In this study, initial resistance, quality factor, energy consumption and operation time were used to evaluate the performance of two selected class F8 filters (multi-bag type and pleat–plate type). The main conclusions are as follows:

(1) The resistance of the multi-bag filter was greater than that of the pleat–plate filter at the tested air volume. The Qr of the pleat–plate filter was better than that of the multi-bag filter. When the initial particle filtration efficiency was basically similar, the resistance increase rate of the multi-bag filter was much lower than that of the pleat–plate filter.

(2) The energy consumption of the multi-bag filter was lower than that of the pleat–plate filter.

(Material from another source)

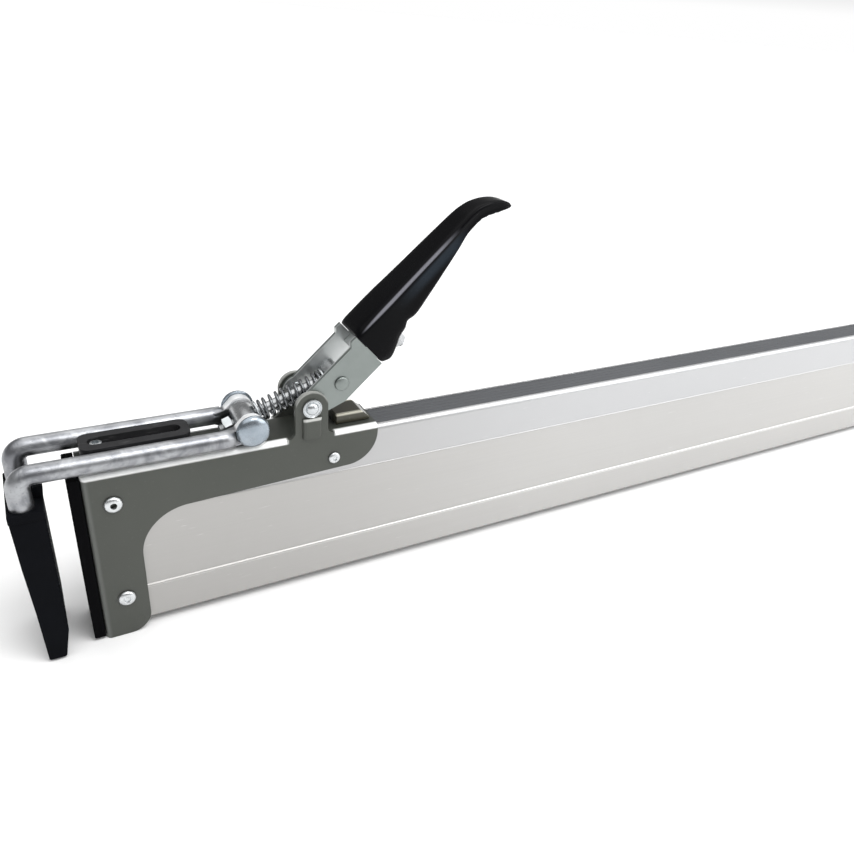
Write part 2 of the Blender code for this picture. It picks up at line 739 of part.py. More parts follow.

When measuring the outdoor average PM2.5 concentration, the operating life of the multi-bag filter was 8.5 times that of the pleat–plate filter.

(3) Combined with the analysis of the electron microscope photos after dust holding, the structure of the general ventilation filter affects its performance, and the dust holding capacity varied at different filtering depths.

In addition, many studies on the influence of static electricity and particle size, and their effect on the performance of chemical fiber filters, will be conducted under operating conditions in the future.